§ **WRITTEN INSTRUCTION**
Print the listing below exactly.

§ **INFORMATION SUPPLIED**
******************************
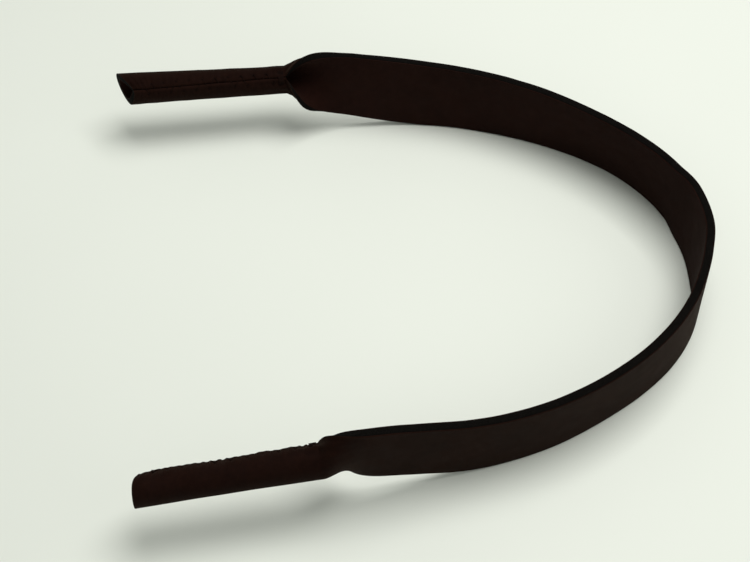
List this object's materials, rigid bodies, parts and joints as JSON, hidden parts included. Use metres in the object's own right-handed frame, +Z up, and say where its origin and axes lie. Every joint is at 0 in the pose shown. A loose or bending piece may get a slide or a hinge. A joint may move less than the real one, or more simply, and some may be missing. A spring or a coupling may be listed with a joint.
{
  "type": "eyeglass retainer strap",
  "caption": "Soft knit-faced foam strap with a sewn sleeve at each end that holds a temple arm, so that glasses hang round the neck.",
  "frame": {"origin": "middle of the footprint, on the surface that the band's lower edge stands on", "axes": "+X from the sleeves to the back of the loop, +Y towards the wearer's right, +Z up; the wearer faces -X"},
  "size_m": [0.1725, 0.15, 0.0345],
  "materials": {
    "outer_knit": "fine knitted jersey, matt, very dark brown",
    "foam_core": "raw cut edge of closed-cell sponge, near black",
    "inner_knit": "fine knitted jersey, matt, a little darker and warmer than the outer one",
    "seam_thread": "twisted sewing thread with a slight sheen, dark brown"
  },
  "bodies": {
    "back": {"foam_back": "foam_core", "outer_facing_back": "outer_knit", "inner_facing_back": "inner_knit"},
    "left_band_1": {"foam_left_band_1": "foam_core", "outer_facing_left_band_1": "outer_knit", "inner_facing_left_band_1": "inner_knit"},
    "left_band_2": {"foam_left_band_2": "foam_core", "outer_facing_left_band_2": "outer_knit", "inner_facing_left_band_2": "inner_knit"},
    "left_band_3": {"foam_left_band_3": "foam_core", "outer_facing_left_band_3": "outer_knit", "inner_facing_left_band_3": "inner_knit"},
    "left_sleeve": {"foam_left_sleeve": "foam_core", "outer_facing_left_sleeve": "outer_knit", "inner_facing_left_sleeve": "inner_knit", "left_seam_thread": "seam_thread", "left_throat_tack": "seam_thread"},
    "right_band_1": {"foam_right_band_1": "foam_core", "outer_facing_right_band_1": "outer_knit", "inner_facing_right_band_1": "inner_knit"},
    "right_band_2": {"foam_right_band_2": "foam_core", "outer_facing_right_band_2": "outer_knit", "inner_facing_right_band_2": "inner_knit"},
    "right_band_3": {"foam_right_band_3": "foam_core", "outer_facing_right_band_3": "outer_knit", "inner_facing_right_band_3": "inner_knit"},
    "right_sleeve": {"foam_right_sleeve": "foam_core", "outer_facing_right_sleeve": "outer_knit", "inner_facing_right_sleeve": "inner_knit", "right_seam_thread": "seam_thread", "right_throat_tack": "seam_thread"}
  },
  "joints": [
    {"name": "left_bend_1", "type": "hinge", "parent": "back", "child": "left_band_1", "pos_m": [0.08246, -0.01986, 0.01355], "axis": [-0.0473, 0.0165, 0.9987], "range_deg": [-4, 39], "stiffness_Nm_per_rad": 0.004},
    {"name": "left_bend_2", "type": "hinge", "parent": "left_band_1", "child": "left_band_2", "pos_m": [0.06372, -0.04526, 0.01353], "axis": [-0.0158, 0.0202, 0.9997], "range_deg": [-3, 27], "stiffness_Nm_per_rad": 0.004},
    {"name": "left_bend_3", "type": "hinge", "parent": "left_band_2", "child": "left_band_3", "pos_m": [0.03179, -0.06151, 0.01353], "axis": [0.0086, -0.0275, 0.9996], "range_deg": [-3, 21], "stiffness_Nm_per_rad": 0.004},
    {"name": "left_sleeve_swing", "type": "hinge", "parent": "left_band_3", "child": "left_sleeve", "pos_m": [-0.01364, -0.06815, 0.01909], "axis": [-0.0018, 0.017, 0.9999], "range_deg": [-30, 60], "stiffness_Nm_per_rad": 0.004},
    {"name": "right_bend_1", "type": "hinge", "parent": "back", "child": "right_band_1", "pos_m": [0.08163, 0.01141, 0.01356], "axis": [0.0933, 0.0376, -0.9949], "range_deg": [-4, 37], "stiffness_Nm_per_rad": 0.004},
    {"name": "right_bend_2", "type": "hinge", "parent": "right_band_1", "child": "right_band_2", "pos_m": [0.0623, 0.03652, 0.01354], "axis": [0.0955, 0.1122, -0.9891], "range_deg": [-3, 21], "stiffness_Nm_per_rad": 0.004},
    {"name": "right_bend_3", "type": "hinge", "parent": "right_band_2", "child": "right_band_3", "pos_m": [0.03172, 0.05527, 0.01352], "axis": [0.0061, 0.0139, -0.9999], "range_deg": [-2, 19], "stiffness_Nm_per_rad": 0.004},
    {"name": "right_sleeve_swing", "type": "hinge", "parent": "right_band_3", "child": "right_sleeve", "pos_m": [-0.01265, 0.06678, 0.01762], "axis": [-0.0274, -0.1575, -0.9871], "range_deg": [-30, 60], "stiffness_Nm_per_rad": 0.004}
  ],
  "couplings": [
    {"joint": "left_bend_2", "follows": "left_bend_1", "ratio": 0.69},
    {"joint": "left_bend_3", "follows": "left_bend_1", "ratio": 0.52},
    {"joint": "right_bend_2", "follows": "right_bend_1", "ratio": 0.55},
    {"joint": "right_bend_3", "follows": "right_bend_1", "ratio": 0.49}
  ]
}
******************************
§ **EXERCISE RESPONSE**
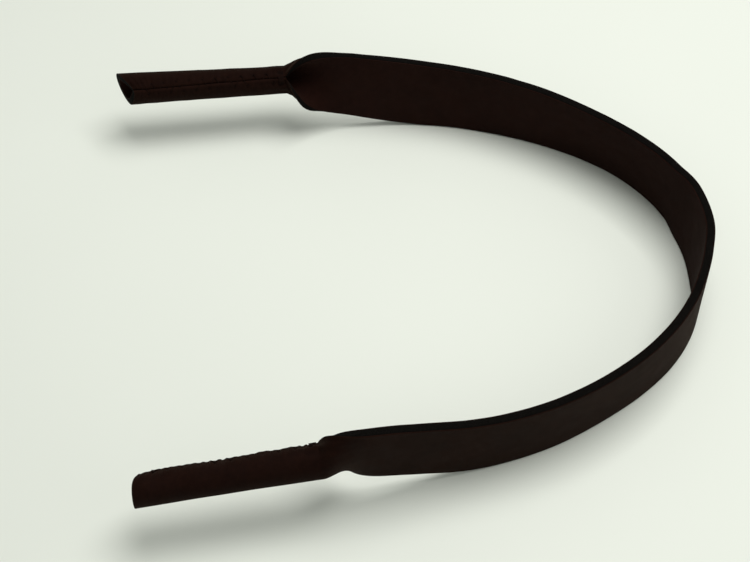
List this object's materials, rigid bodies, parts and joints as JSON, hidden parts included. Use metres in the object's own right-handed frame, +Z up, and say where its origin and axes lie. Every joint is at 0 in the pose shown. A loose or bending piece may get a slide or a hinge. A joint may move less than the real one, or more simply, and some may be missing. A spring or a coupling may be listed with a joint.
{
  "type": "eyeglass retainer strap",
  "caption": "Soft knit-faced foam strap with a sewn sleeve at each end that holds a temple arm, so that glasses hang round the neck.",
  "frame": {"origin": "middle of the footprint, on the surface that the band's lower edge stands on", "axes": "+X from the sleeves to the back of the loop, +Y towards the wearer's right, +Z up; the wearer faces -X"},
  "size_m": [0.1725, 0.15, 0.0345],
  "materials": {
    "outer_knit": "fine knitted jersey, matt, very dark brown",
    "foam_core": "raw cut edge of closed-cell sponge, near black",
    "inner_knit": "fine knitted jersey, matt, a little darker and warmer than the outer one",
    "seam_thread": "twisted sewing thread with a slight sheen, dark brown"
  },
  "bodies": {
    "back": {"foam_back": "foam_core", "outer_facing_back": "outer_knit", "inner_facing_back": "inner_knit"},
    "left_band_1": {"foam_left_band_1": "foam_core", "outer_facing_left_band_1": "outer_knit", "inner_facing_left_band_1": "inner_knit"},
    "left_band_2": {"foam_left_band_2": "foam_core", "outer_facing_left_band_2": "outer_knit", "inner_facing_left_band_2": "inner_knit"},
    "left_band_3": {"foam_left_band_3": "foam_core", "outer_facing_left_band_3": "outer_knit", "inner_facing_left_band_3": "inner_knit"},
    "left_sleeve": {"foam_left_sleeve": "foam_core", "outer_facing_left_sleeve": "outer_knit", "inner_facing_left_sleeve": "inner_knit", "left_seam_thread": "seam_thread", "left_throat_tack": "seam_thread"},
    "right_band_1": {"foam_right_band_1": "foam_core", "outer_facing_right_band_1": "outer_knit", "inner_facing_right_band_1": "inner_knit"},
    "right_band_2": {"foam_right_band_2": "foam_core", "outer_facing_right_band_2": "outer_knit", "inner_facing_right_band_2": "inner_knit"},
    "right_band_3": {"foam_right_band_3": "foam_core", "outer_facing_right_band_3": "outer_knit", "inner_facing_right_band_3": "inner_knit"},
    "right_sleeve": {"foam_right_sleeve": "foam_core", "outer_facing_right_sleeve": "outer_knit", "inner_facing_right_sleeve": "inner_knit", "right_seam_thread": "seam_thread", "right_throat_tack": "seam_thread"}
  },
  "joints": [
    {"name": "left_bend_1", "type": "hinge", "parent": "back", "child": "left_band_1", "pos_m": [0.08246, -0.01986, 0.01355], "axis": [-0.0473, 0.0165, 0.9987], "range_deg": [-4, 39], "stiffness_Nm_per_rad": 0.004},
    {"name": "left_bend_2", "type": "hinge", "parent": "left_band_1", "child": "left_band_2", "pos_m": [0.06372, -0.04526, 0.01353], "axis": [-0.0158, 0.0202, 0.9997], "range_deg": [-3, 27], "stiffness_Nm_per_rad": 0.004},
    {"name": "left_bend_3", "type": "hinge", "parent": "left_band_2", "child": "left_band_3", "pos_m": [0.03179, -0.06151, 0.01353], "axis": [0.0086, -0.0275, 0.9996], "range_deg": [-3, 21], "stiffness_Nm_per_rad": 0.004},
    {"name": "left_sleeve_swing", "type": "hinge", "parent": "left_band_3", "child": "left_sleeve", "pos_m": [-0.01364, -0.06815, 0.01909], "axis": [-0.0018, 0.017, 0.9999], "range_deg": [-30, 60], "stiffness_Nm_per_rad": 0.004},
    {"name": "right_bend_1", "type": "hinge", "parent": "back", "child": "right_band_1", "pos_m": [0.08163, 0.01141, 0.01356], "axis": [0.0933, 0.0376, -0.9949], "range_deg": [-4, 37], "stiffness_Nm_per_rad": 0.004},
    {"name": "right_bend_2", "type": "hinge", "parent": "right_band_1", "child": "right_band_2", "pos_m": [0.0623, 0.03652, 0.01354], "axis": [0.0955, 0.1122, -0.9891], "range_deg": [-3, 21], "stiffness_Nm_per_rad": 0.004},
    {"name": "right_bend_3", "type": "hinge", "parent": "right_band_2", "child": "right_band_3", "pos_m": [0.03172, 0.05527, 0.01352], "axis": [0.0061, 0.0139, -0.9999], "range_deg": [-2, 19], "stiffness_Nm_per_rad": 0.004},
    {"name": "right_sleeve_swing", "type": "hinge", "parent": "right_band_3", "child": "right_sleeve", "pos_m": [-0.01265, 0.06678, 0.01762], "axis": [-0.0274, -0.1575, -0.9871], "range_deg": [-30, 60], "stiffness_Nm_per_rad": 0.004}
  ],
  "couplings": [
    {"joint": "left_bend_2", "follows": "left_bend_1", "ratio": 0.69},
    {"joint": "left_bend_3", "follows": "left_bend_1", "ratio": 0.52},
    {"joint": "right_bend_2", "follows": "right_bend_1", "ratio": 0.55},
    {"joint": "right_bend_3", "follows": "right_bend_1", "ratio": 0.49}
  ]
}